Johnson gave them in-depth information on the county’s economic woes and problems with the bay. He was quick to point out that although the county received no oil from the Deepwater Horizon spill, its reputation was blackened by negative reporting of environmental effects further west. He painted a picture of the problems caused by lack of freshwater in the bay and the multigenerational ties of many families to the seafood industry.



Henderson and Malone said they were anxious to speak to Johnson because he is a lifelong resident of the county in addition to holding public office.



Taylor outlined some of the programs under way to provide education for underemployed seafood workers.
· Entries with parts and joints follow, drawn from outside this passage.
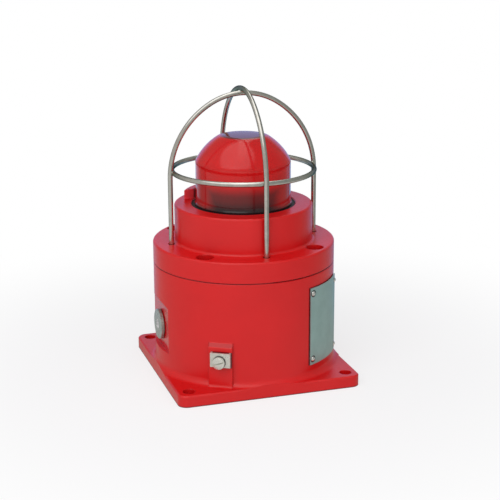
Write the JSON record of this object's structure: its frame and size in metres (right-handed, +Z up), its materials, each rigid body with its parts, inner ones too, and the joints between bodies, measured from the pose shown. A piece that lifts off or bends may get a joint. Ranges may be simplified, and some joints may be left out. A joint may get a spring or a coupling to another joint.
{
  "type": "xenon beacon light",
  "caption": "Red cast beacon light: a round drum on a square base, a bolted cover with a collar, a red domed lens and a steel wire guard.",
  "frame": {"origin": "centre of the square base's underside, on the drum's axis", "axes": "+Z up along the drum and lens, -Y the front with the earth terminal to its left and the plate to its right, -X the side with the stopping plug, +X the side with the open cable entry"},
  "size_m": [0.183, 0.183, 0.2868],
  "materials": {
    "red_paint": "gloss",
    "guard_steel": "satin",
    "plate_steel": "satin",
    "bright_steel": "polished",
    "black_steel": "satin",
    "plated_steel": "satin",
    "lens_red": "polished",
    "black_rubber": "matte",
    "fibre": "matte",
    "bare_aluminium": "satin",
    "brass_yellow": "satin",
    "ceramic_white": "satin",
    "white_plastic": "matte",
    "board_green": "satin",
    "capacitor_sleeve": "gloss",
    "core_grey": "matte",
    "winding_tape": "satin",
    "dark_plastic": "satin",
    "lead_sleeve": "satin",
    "reflector_white": "gloss",
    "tube_glass": "polished",
    "electrode_metal": "satin"
  },
  "bodies": {
    "housing": {"body_casting": "red_paint", "label_plate": "plate_steel", "label_rivets": "bright_steel", "internal_earth_screw": "bright_steel", "internal_earth_ring": "brass_yellow", "terminal_bracket": "plated_steel", "terminal_block": "white_plastic", "terminal_screws": "plated_steel", "chassis_pillars": "plated_steel", "chassis_plate": "bare_aluminium", "chassis_screws": "plated_steel", "board_spacers": "white_plastic", "circuit_board": "board_green", "board_screws": "plated_steel", "storage_capacitors": "capacitor_sleeve", "transformer_core": "core_grey", "transformer_winding": "winding_tape", "trigger_coil": "dark_plastic", "discharge_resistor": "white_plastic", "supply_leads": "lead_sleeve", "lamp_column": "bare_aluminium", "lamp_shroud": "dark_plastic", "reflector": "reflector_white", "lamp_socket": "ceramic_white", "xenon_tube": "tube_glass", "tube_electrodes": "electrode_metal"},
    "cover": {"cover_casting": "red_paint", "cover_o_ring": "black_rubber", "cover_spring_washers": "plated_steel", "lens": "lens_red", "lens_seal": "black_rubber", "lens_gasket": "black_rubber", "lens_retaining_ring": "bare_aluminium", "guard_hoop_front_back": "guard_steel", "guard_hoop_left_right": "guard_steel", "guard_ring": "guard_steel"},
    "cover_screw_1": {"cover_screw_1": "black_steel"},
    "cover_screw_2": {"cover_screw_2": "black_steel"},
    "cover_screw_3": {"cover_screw_3": "black_steel"},
    "cover_screw_4": {"cover_screw_4": "black_steel"},
    "plug_seal": {"plug_washer": "fibre"},
    "plug": {"stopping_plug": "bright_steel"},
    "earth_clamp": {"earth_saddle": "bright_steel", "earth_spring_washer": "bright_steel"},
    "earth_clamp_screw": {"earth_screw": "bright_steel"}
  },
  "joints": [
    {"name": "cover_lift", "type": "slide", "parent": "housing", "child": "cover", "axis": [0, 0, 1], "range_m": [0, 0.12]},
    {"name": "cover_screw_1_turn", "type": "hinge", "parent": "cover", "child": "cover_screw_1", "pos_m": [0.05526, -0.05526, 0.13], "axis": [0, 0, 1], "continuous": true},
    {"name": "cover_screw_2_turn", "type": "hinge", "parent": "cover", "child": "cover_screw_2", "pos_m": [0.05526, 0.05526, 0.13], "axis": [0, 0, 1], "continuous": true},
    {"name": "cover_screw_3_turn", "type": "hinge", "parent": "cover", "child": "cover_screw_3", "pos_m": [-0.05526, 0.05526, 0.13], "axis": [0, 0, 1], "continuous": true},
    {"name": "cover_screw_4_turn", "type": "hinge", "parent": "cover", "child": "cover_screw_4", "pos_m": [-0.05526, -0.05526, 0.13], "axis": [0, 0, 1], "continuous": true},
    {"name": "plug_travel", "type": "slide", "parent": "housing", "child": "plug_seal", "axis": [-1, 0, 0], "range_m": [0, 0.015]},
    {"name": "plug_turn", "type": "hinge", "parent": "plug_seal", "child": "plug", "pos_m": [-0.0857, 0, 0.054], "axis": [-1, 0, 0], "range_deg": [0, 3600]},
    {"name": "earth_clamp_travel", "type": "slide", "parent": "housing", "child": "earth_clamp", "axis": [-0.5195, -0.8545, 0], "range_m": [0, 0.013]},
    {"name": "earth_screw_turn", "type": "hinge", "parent": "earth_clamp", "child": "earth_clamp_screw", "pos_m": [-0.04987, -0.08203, 0.0387], "axis": [-0.5195, -0.8545, 0], "range_deg": [0, 4680]}
  ],
  "couplings": [
    {"joint": "plug_turn", "follows": "plug_travel", "rad_per_m": 4188.8},
    {"joint": "earth_screw_turn", "follows": "earth_clamp_travel", "rad_per_m": 6283.2}
  ]
}
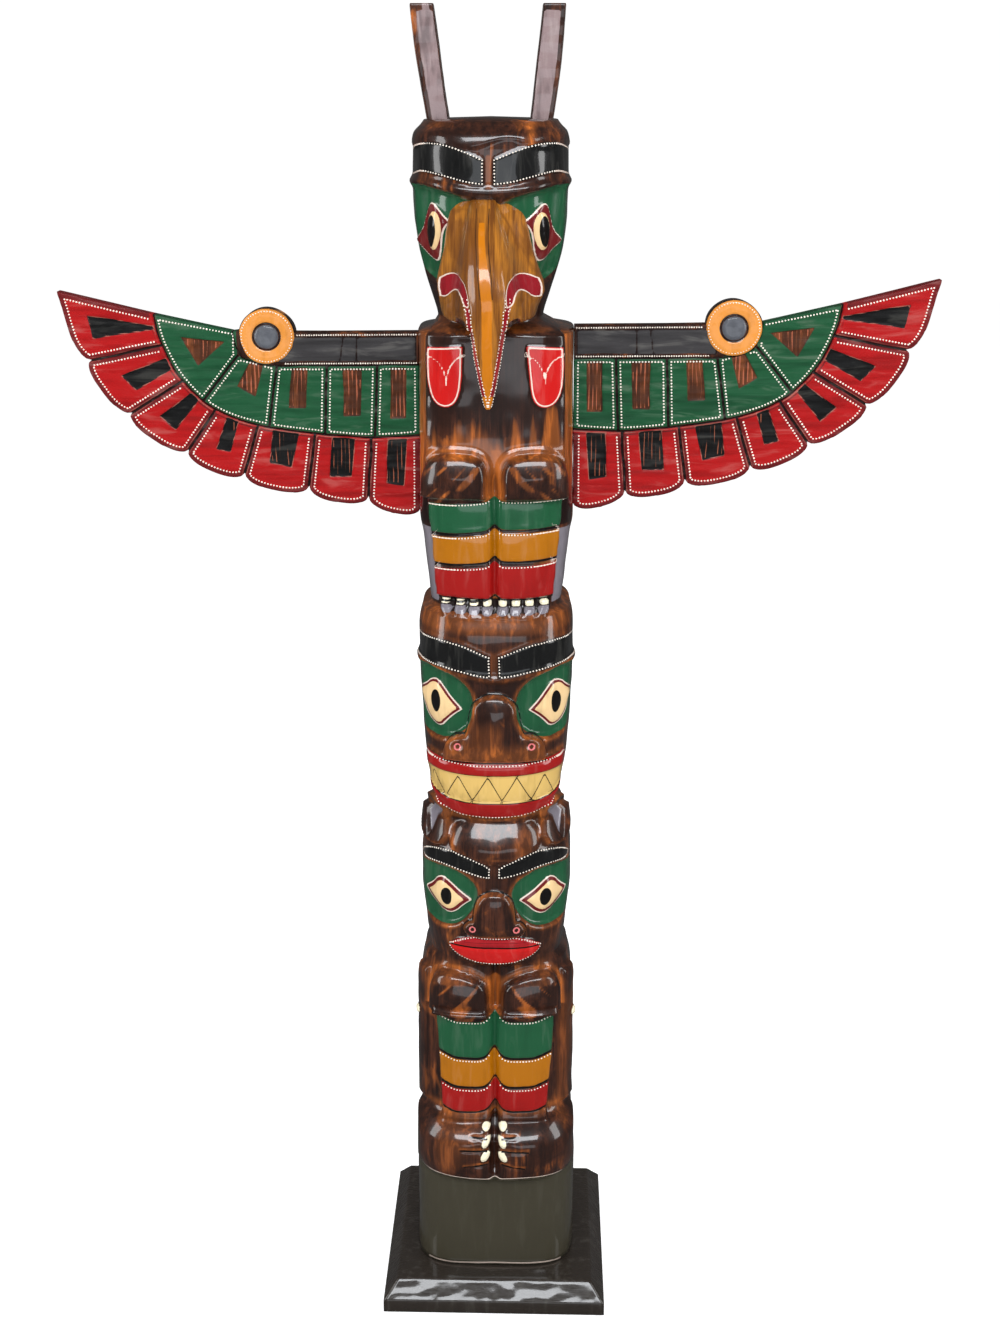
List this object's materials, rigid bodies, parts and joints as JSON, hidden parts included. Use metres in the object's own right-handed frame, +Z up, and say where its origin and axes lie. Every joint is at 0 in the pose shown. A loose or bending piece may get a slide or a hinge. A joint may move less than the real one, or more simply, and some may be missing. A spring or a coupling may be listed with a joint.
{
  "type": "totem pole",
  "caption": "Carved and painted wooden totem pole: a winged, hook-beaked bird with horns over a toothed beast and a bear, on a square plinth; stands as an ornament.",
  "frame": {"origin": "centre of the plinth's flat underside, on the floor", "axes": "+Z up the pole, the figures face -Y, +X to the right of someone facing the figures"},
  "size_m": [0.9776, 0.2872, 1.5],
  "materials": {
    "carved_log": "carved, stained and painted, clear gloss lacquer",
    "beak_wood": "ochre paint brushed along the grain, clear gloss lacquer",
    "wing_boards": "red, green and black paint with white dots, satin lacquer",
    "horn_slats": "stained wood under high gloss lacquer",
    "plinth_wood": "near-black stain with tool marks, gloss lacquer"
  },
  "bodies": {
    "root": {"pole": "carved_log", "beak": "beak_wood", "wing_left": "wing_boards", "wing_right": "wing_boards", "horn_left": "horn_slats", "horn_right": "horn_slats", "plinth": "plinth_wood"}
  },
  "joints": []
}
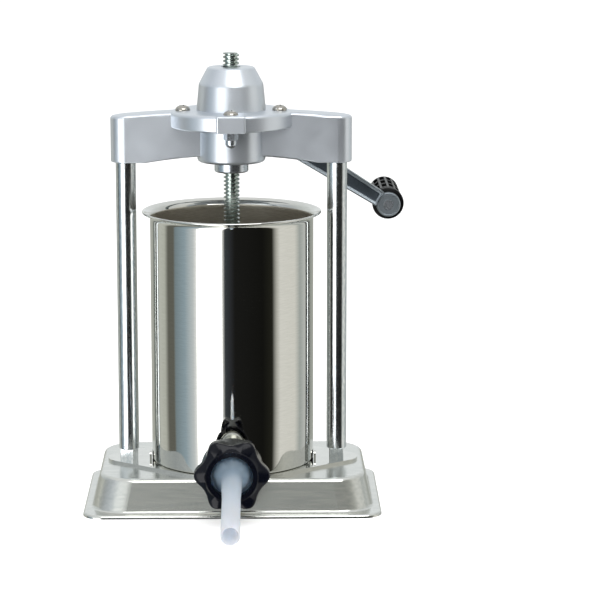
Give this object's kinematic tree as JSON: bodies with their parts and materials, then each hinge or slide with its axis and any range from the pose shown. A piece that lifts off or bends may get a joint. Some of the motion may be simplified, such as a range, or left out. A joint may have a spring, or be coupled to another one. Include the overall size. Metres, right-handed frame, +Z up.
{
  "type": "sausage stuffer",
  "caption": "Hand-cranked vertical sausage stuffer: steel cylinder between two columns, geared screw-driven piston, side crank and a stuffing tube held by a lobed knob.",
  "frame": {"origin": "on the table, under the axis of the cylinder and lead screw", "axes": "+Z up; the outlet and stuffing tube point along -Y, the crank shaft leaves along +Y, the crank arm at rest points to +X and down"},
  "size_m": [0.2594, 0.4336, 0.3575],
  "materials": {
    "polished_stainless": "polished stainless steel sheet",
    "zinc_steel": "zinc plated steel",
    "chrome": "bright chrome plate on steel",
    "natural_polyethylene": "translucent natural polyethylene",
    "black_gloss_plastic": "glossy moulded black plastic",
    "black_grip_plastic": "moulded black plastic",
    "cast_aluminium": "satin die-cast aluminium",
    "crank_aluminium": "darker die-cast aluminium",
    "nickel_steel": "nickel plated steel",
    "dark_steel": "black oxide steel",
    "bronze": "bearing bronze",
    "bearing_steel": "ground bearing steel",
    "gear_steel": "machined steel",
    "white_plastic": "white food-grade plastic",
    "seal_rubber": "silicone rubber"
  },
  "bodies": {
    "frame": {"base_tray": "polished_stainless", "base_stiffener": "zinc_steel", "base_washers": "zinc_steel", "base_nuts": "zinc_steel", "cylinder_seat": "polished_stainless", "column_left": "chrome", "column_right": "chrome", "cylinder": "polished_stainless", "outlet_spout": "polished_stainless", "head_body": "cast_aluminium", "head_cover": "cast_aluminium", "cover_screws": "nickel_steel", "front_cap_nut": "nickel_steel", "column_set_screws": "dark_steel", "lower_bush": "cast_aluminium", "lower_race_fixed": "bearing_steel", "lower_balls": "bearing_steel", "upper_balls": "bearing_steel", "upper_race_fixed": "bearing_steel", "shaft_bush_inner": "bronze", "shaft_bush_outer": "bronze"},
    "gear_and_nut": {"lower_race_turning": "bearing_steel", "drive_gear": "gear_steel", "drive_nut": "bronze", "drive_nut_key": "gear_steel", "upper_race_turning": "bearing_steel"},
    "crank": {"pinion": "gear_steel", "pinion_pin": "gear_steel", "crank_shaft": "zinc_steel", "shaft_circlip": "dark_steel", "crank_arm": "crank_aluminium", "crank_washer": "zinc_steel", "crank_screw": "nickel_steel", "grip_axle": "zinc_steel"},
    "handle_grip": {"grip": "black_grip_plastic", "grip_cap": "black_grip_plastic"},
    "screw_and_piston": {"lead_screw": "zinc_steel", "piston_plate": "white_plastic", "piston_seal": "seal_rubber", "piston_nut": "zinc_steel", "piston_jam_nut": "zinc_steel", "vent_spring": "zinc_steel"},
    "vent": {"vent_valve": "white_plastic"},
    "tube": {"stuffing_tube": "natural_polyethylene"},
    "knob": {"retaining_knob": "black_gloss_plastic"}
  },
  "joints": [
    {"name": "crank_turn", "type": "hinge", "parent": "frame", "child": "crank", "pos_m": [0, 0.08, 0.3055], "axis": [0, -1, 0], "range_deg": [-1587, 45354]},
    {"name": "gear_turn", "type": "hinge", "parent": "frame", "child": "gear_and_nut", "pos_m": [0, 0, 0.29], "axis": [0, 0, 1], "range_deg": [-22678, 794.5]},
    {"name": "screw_travel", "type": "slide", "parent": "frame", "child": "screw_and_piston", "axis": [0, 0, 1], "range_m": [-0.007, 0.2]},
    {"name": "grip_turn", "type": "hinge", "parent": "crank", "child": "handle_grip", "pos_m": [0.1289, 0.12, 0.22495], "axis": [0, -1, 0], "continuous": true},
    {"name": "tube_release", "type": "slide", "parent": "frame", "child": "tube", "axis": [0, -1, 0], "range_m": [0, 0.0121]},
    {"name": "knob_turn", "type": "hinge", "parent": "tube", "child": "knob", "pos_m": [0, -0.099, 0.0425], "axis": [0, -1, 0], "range_deg": [0, 1440]},
    {"name": "vent_press", "type": "slide", "parent": "screw_and_piston", "child": "vent", "axis": [0, 0, -1], "range_m": [0, 0.003], "stiffness_N_per_m": 60, "springref_m": -0.002, "deforming": ["vent_spring"]}
  ],
  "couplings": [
    {"joint": "gear_turn", "follows": "crank_turn", "ratio": -0.5},
    {"joint": "screw_travel", "follows": "crank_turn", "m_per_rad": 0.00025266},
    {"joint": "tube_release", "follows": "knob_turn", "m_per_rad": 0.00047746}
  ]
}
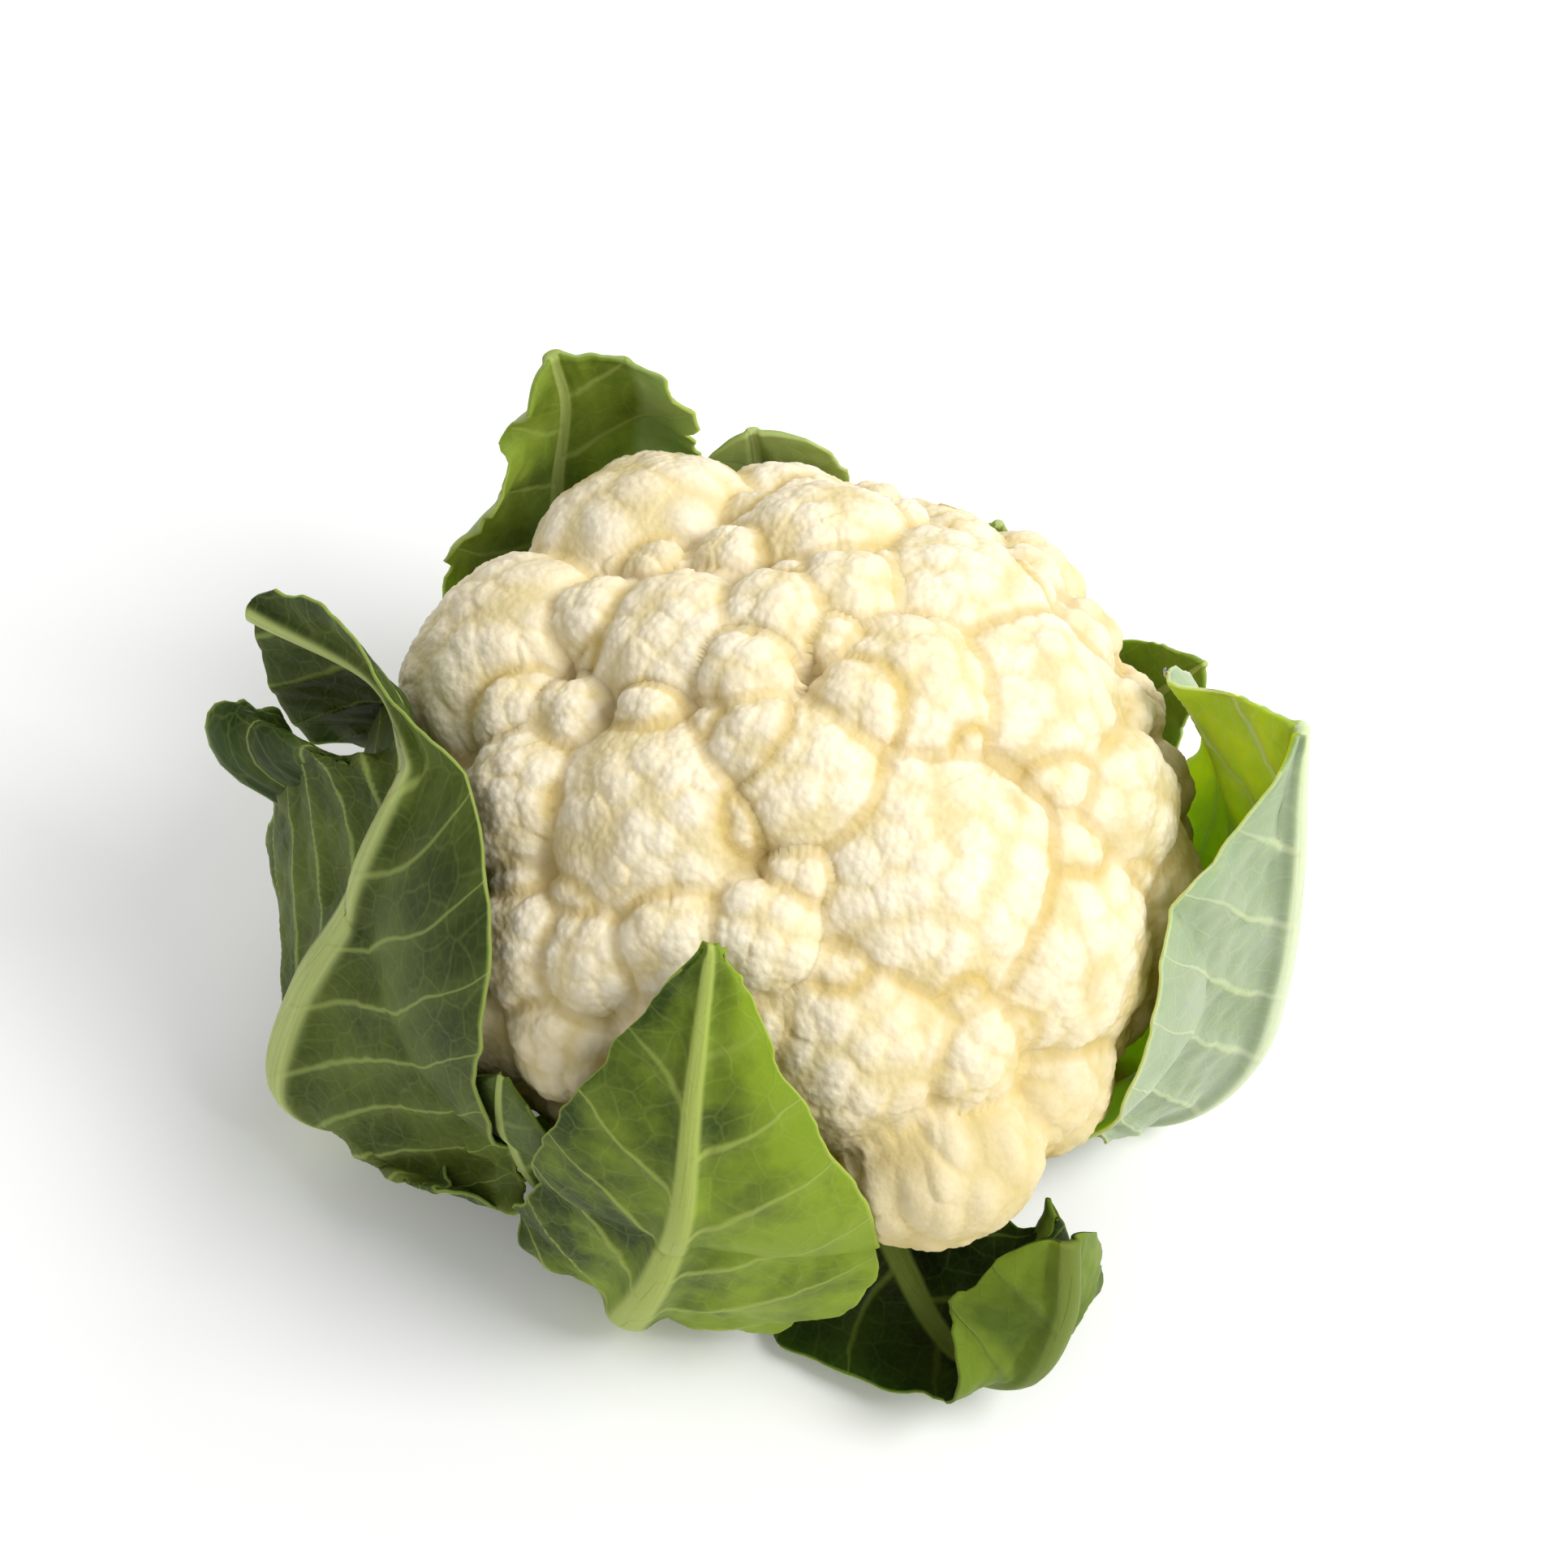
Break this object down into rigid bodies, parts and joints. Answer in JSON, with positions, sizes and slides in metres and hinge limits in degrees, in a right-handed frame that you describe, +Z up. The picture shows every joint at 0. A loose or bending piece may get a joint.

Johnson said one traditional problem with economic diversification schemes here is the tendency for seafood workers to return to life on the bay when fishing rebounds. He pointed out that many oystermen prefer the freedom and potential for substantial profit to a steady job, especially since few jobs here provide benefits as an incentive.



Taylor said interviews with local workers indicate that most require about $16 per hour just to make ends meet but most jobs only pay about $8 per hour.



Johnson told the students that based on building permits issued; development is rebounding “by baby steps” from the recent low point. He said he considers it important to view the county as a cohesive community working together.



“Even though Apalachicola is an attraction in its own right, we rely on visitors to St. George Island to come over here and shop and dine,” said the mayor.



The students said a “population pyramid” created to envision the age structure of the county indicates the bulk of the population is aged 25 to 50 years.



“We are an aging population,” said Johnson, pointing out that while young families are leaving, there is an influx of early retirees and people seeking to set up new businesses downtown.



Henderson and Malone said the working title of their thesis is “Future and current trends in Franklin County.” Working under Dr. Timothy Chapin, chairman of the FSU Department of Urban and Regional Planning, their ultimate goal is to predict trends through the year 2030.



The students said they are seeking to interview members of local government and the business community but have had limited response to their introductory emails. If you would like to speak to them, call the Department of Urban and Regional Planning at (850) 645-9232.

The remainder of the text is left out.